Given the seriousness of this year's content – Waltz with Bashir looks at war crimes, Off to the Asylum studies madness, The Great Puppet Horn comes back with some satire – Hart's vision advocates the potential of theatre as part of public debate. And in a time when Scotland is looking hard at its own sense of identity, Manipulate manages to both support local creativity and present the best of the world's work. "We have so many really talented and passionately committed visually-orientated theatre practitioners in Scotland. Manipulate offers members of this community a powerful focus that provides creative nourishment and inspiration through engagement with the best international work we can bring to Scotland. We have a strong aspiration that over the next five years Scottish artists will provide Manipulate with work of the highest quality and ambition that will stand securely alongside these international productions, and that we can then promote and tour this work abroad. That's the challenge we would like to extend to Scottish artists!"

And as if to demonstrate that nothing is beyond Manipulate's interest, and that there is no theatre that cannot be energised by an infusion of puppetry, even one of Shakespeare's most over-produced, and consequently played-out, specials is getting an injection, as Hart clarifies. "I wanted to bring Hamletmachine to Manipulate partly because the company, Theatre Sans Soucis, started with the words and then transformed them – and their meaning – through primarily visual means of great vividness and power. I believe it's up to each individual audience member to intuit the meaning of the images they experience in front of them and relate them to the words they are hearing – and seeing – at the same time. And that journey of discovery will be unique to every person. For me that's one of the great joys of Manipulate – the great variety of different responses to the same piece, and the passion with which our audiences will articulate them." And Hamletmachine has the qualities that have become a trademark of Manipulate's programme.
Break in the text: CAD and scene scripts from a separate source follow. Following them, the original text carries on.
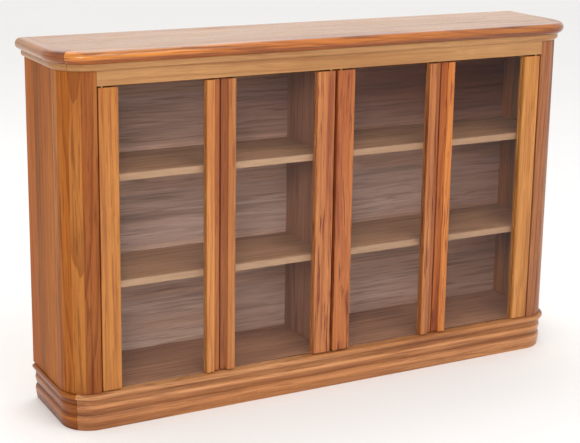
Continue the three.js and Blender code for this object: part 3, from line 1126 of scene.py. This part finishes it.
def shelf_timbers():
    """The shelf boards and the strips along their front edges."""
    board = Palette((182, 136, 103), (165, 120, 87), (130, 88, 63), (111, 72, 51))
    strip = Palette((182, 144, 112), (173, 133, 102), (150, 106, 77), (142, 95, 66))
    return (
        timber("shelf_timber", "x", 50, board, specular=0.1, coat=0.0),
        timber("shelf_lipping_timber", "x", 51, strip, rings=0.1, veins=0.2, flecks=0.2),
    )


# ---- Stage ----

FLOOR_REACH = 60.0
WORLD_STRENGTH = 0.92


def add_floor():
    """The studio floor."""
    mesh = bpy.data.meshes.new("floor")
    signs = ((-1, -1), (1, -1), (1, 1), (-1, 1))
    corners = [(x * FLOOR_REACH, y * FLOOR_REACH, 0) for x, y in signs]
    mesh.from_pydata(corners, [], [(0, 1, 2, 3)])
    mesh.materials.append(studio_floor())
    floor = bpy.data.objects.new("floor", mesh)
    floor.location.z = cad_bounds[0][2]
    bpy.context.scene.collection.objects.link(floor)


def add_world():
    """An even pale surrounding."""
    world = bpy.data.worlds.new("studio")
    world.use_nodes = True
    background = world.node_tree.nodes["Background"]
    background.inputs["Color"].default_value = (1.0, 0.985, 0.965, 1.0)
    background.inputs["Strength"].default_value = WORLD_STRENGTH
    bpy.context.scene.world = world


def add_light(name, place, target, size, power, colour=(1.0, 1.0, 1.0)):
    """A square soft light that faces a point."""
    light = bpy.data.lights.new(name, "AREA")
    light.shape = "SQUARE"
    light.size = size
    light.energy = power
    light.color = colour
    lamp = bpy.data.objects.new(name, light)
    lamp.location = place
    direction = Vector(target) - lamp.location
    lamp.rotation_euler = direction.to_track_quat("-Z", "Y").to_euler()
    bpy.context.scene.collection.objects.link(lamp)


def add_lights():
    middle = (0.0, 0.0, 0.45)
    top = (0.0, 0.0, 0.9)
    add_light("key", (-2.2, -3.2, 2.4), middle, size=1.0, power=38.0, colour=(1.0, 0.97, 0.93))
    add_light("high_front", (0.4, -2.4, 3.6), middle, size=2.0, power=34.0)
    add_light("top_light", (0.0, 1.6, 3.4), top, size=2.6, power=22.0)


CAMERA_PLACE = (-1.6976, -3.0481, 1.3713)
CAMERA_YAW = 28.24  # degrees to the right of +Y
CAMERA_PITCH = 13.60  # degrees below level
CAMERA_ROLL = 0.87
CAMERA_LENS = 87.36  # millimetres, as is the width of the sensor
CAMERA_SENSOR = 36.0
CAMERA_SHIFT = -0.080
CAMERA_REACH = 200.0


def add_camera():
    data = bpy.data.cameras.new("camera")
    data.lens = CAMERA_LENS
    data.sensor_width = CAMERA_SENSOR
    data.shift_y = CAMERA_SHIFT
    data.clip_end = CAMERA_REACH
    camera = bpy.data.objects.new("camera", data)
    turn = Matrix.Rotation(math.radians(-CAMERA_YAW), 4, "Z")
    tip = Matrix.Rotation(math.radians(90 - CAMERA_PITCH), 4, "X")
    roll = Matrix.Rotation(math.radians(CAMERA_ROLL), 4, "Z")
    camera.matrix_world = Matrix.Translation(CAMERA_PLACE) @ turn @ tip @ roll
    bpy.context.scene.collection.objects.link(camera)
    bpy.context.scene.camera = camera


# ---- Assembly ----


def build_top():
    add_top_panel(top_timber())
    add_top_lipping(lipping_timbers())
    cornices = cornice_timbers()
    add_cornice(cornices)
    add_board("fascia_rail", "fascia_board", cornices["front"])


def build_columns():
    """The rounded corners, golden on the left and pinkish on the right."""
    left_staves = [
        (0.0, (0.84, 0.76, 0.95)),
        (0.30, (1.0, 0.98, 1.0)),
        (0.53, (1.0, 0.88, 0.62)),
        (0.77, (1.0, 1.02, 1.3)),
    ]
    right_staves = [
        (0.0, (1.03, 1.03, 1.03)),
        (0.34, (0.95, 0.95, 0.96)),
        (0.62, (1.03, 1.01, 1.02)),
    ]
    golden = Palette((175, 112, 53), (158, 92, 41), (111, 54, 23), (94, 39, 18))
    pinkish = Palette((180, 126, 87), (162, 104, 69), (114, 62, 42), (97, 45, 34))
    add_column("left", -1, column_timber("left", -1, 8, golden, left_staves))
    add_column("right", 1, column_timber("right", 1, 9, pinkish, right_staves))


def build_case():
    """The sides, back, divider and bottom."""
    orange = Palette((175, 101, 27), (158, 85, 21), (114, 55, 11), (99, 44, 8))
    brown = Palette((180, 122, 74), (162, 102, 60), (116, 64, 38), (98, 47, 30))
    for side, seed, body in (("left", 10, orange), ("right", 11, brown)):
        material = side_timber(side, seed, body)
        add_board(f"side_panel_{side}", f"side_board_{side}", material)
    back, inside, bottom = inside_timbers()
    add_board("back_panel", "back_board", back)
    add_board("centre_divider", "divider_board", inside)
    add_bottom(bottom)


def build_plinth():
    materials = plinth_timbers()
    add_plinth(materials)
    add_board("plinth_back_rail", "plinth_rail", materials["front"])


def build_shelves():
    board, strip = shelf_timbers()
    nickel = metal("shelf_pin_nickel", (226, 222, 214), (172, 166, 156), 0.22)
    for bay, sign in (("left", -1), ("right", 1)):
        for level in ("lower", "upper"):
            add_shelf(bay, level, sign, board, strip)
            for end in ("inner", "outer"):
                for place in ("front", "back"):
                    node = f"shelf_pin_{bay}_{level}_{end}_{place}"
                    pin = turned_pin(f"{node}_turned", node, "x")
                    fit(ease(pin, PIN_EASE), node, nickel)


def build_doors():
    glass = pane_glass()
    brass = metal("pivot_brass", (212, 172, 96), (160, 120, 60), 0.25)
    for number, sign in ((1, 1), (2, -1), (3, 1), (4, -1)):
        hinge = stile_timber(number, "hinge")
        meeting = stile_timber(number, "meeting")
        add_door(number, sign, hinge, meeting, glass, brass)


build_top()
build_columns()
build_case()
build_plinth()
build_shelves()
build_doors()
add_floor()
add_world()
add_lights()
add_camera()
bpy.context.scene.view_settings.view_transform = "Standard"
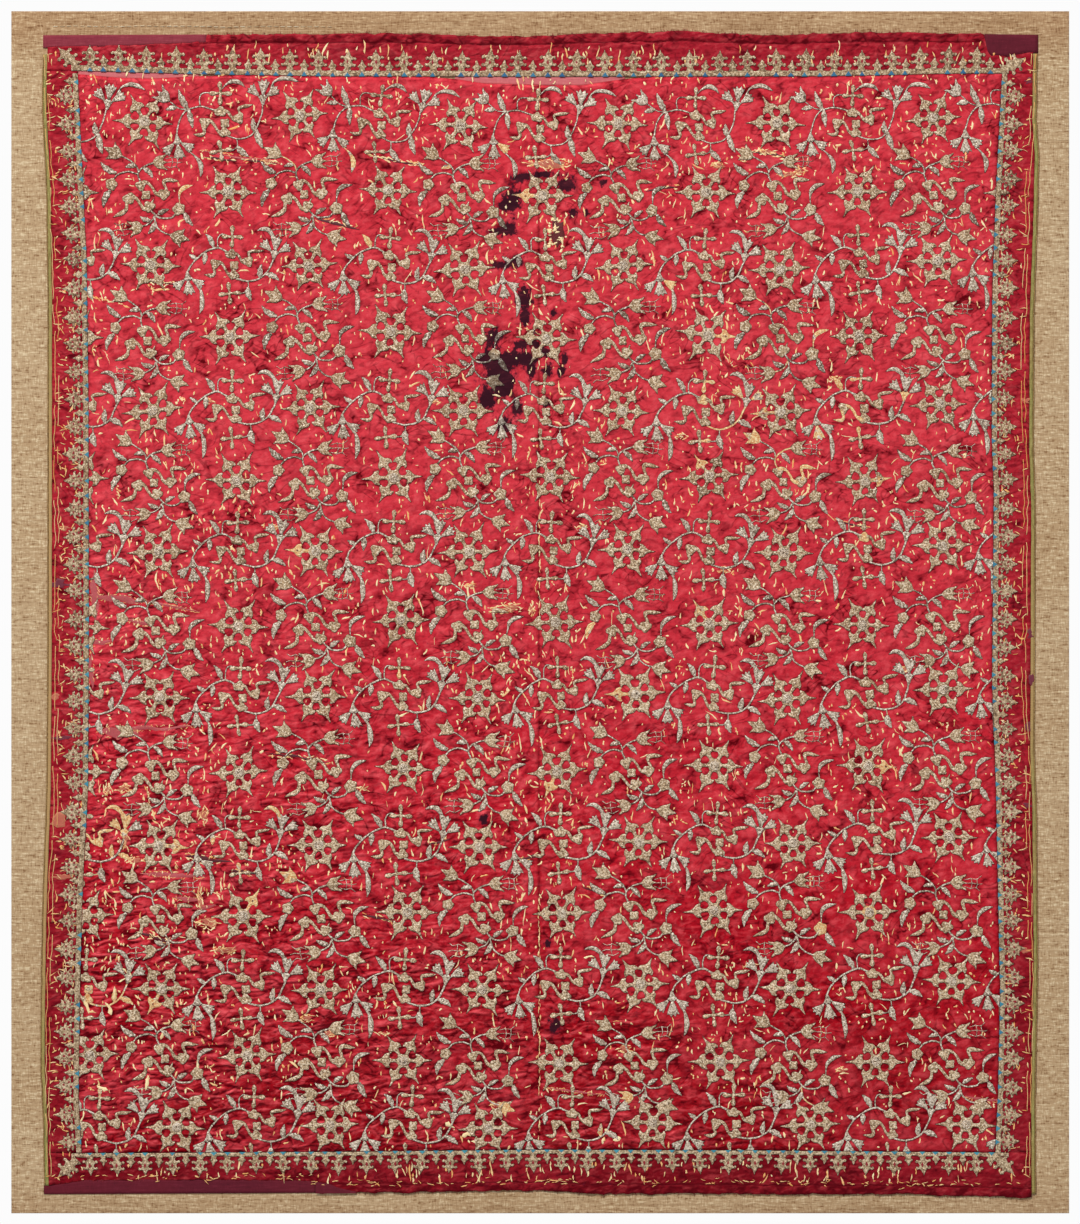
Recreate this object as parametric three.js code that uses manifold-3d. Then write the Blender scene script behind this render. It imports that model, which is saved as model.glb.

Hart continues: "This is a very stylish European production which combines many elements of current visual theatre practice – object manipulation, projection and animation of images, voice-overs and complex soundscapes – as well as lots of water – to articulate and illuminate a 'difficult' text." From its first stirring up in Dundee, to its current incarnation as part of The Traverse's recent attempts to redefine itself as a 'theatre of new writing,' Manipulate has always been about the challenge. Once Hart had demonstrated that puppetry wasn't just for kids, he started to include choreography, expanding his definitions of visual theatre, supporting local artists like Pony Pie (creators of the excellent How Keanu Reeves Saved the World) and integrating animated cinema, short compilation shows and major pieces from around the world into one of Scotland's most important theatre festivals. Only New Territories has a similar intelligence and eclecticism, combining a curatorial focus with a willingness to find radical, experimental creativity. "Quality aside, I have not yet seen something that I would consider too extreme to include in a Manipulate festival programme," Hart concludes. "I always aim to programme work, like Jerk [a monologue based on the true story of serial killings] during Manipulate 2011, that has the potential to challenge and disturb habitual assumptions."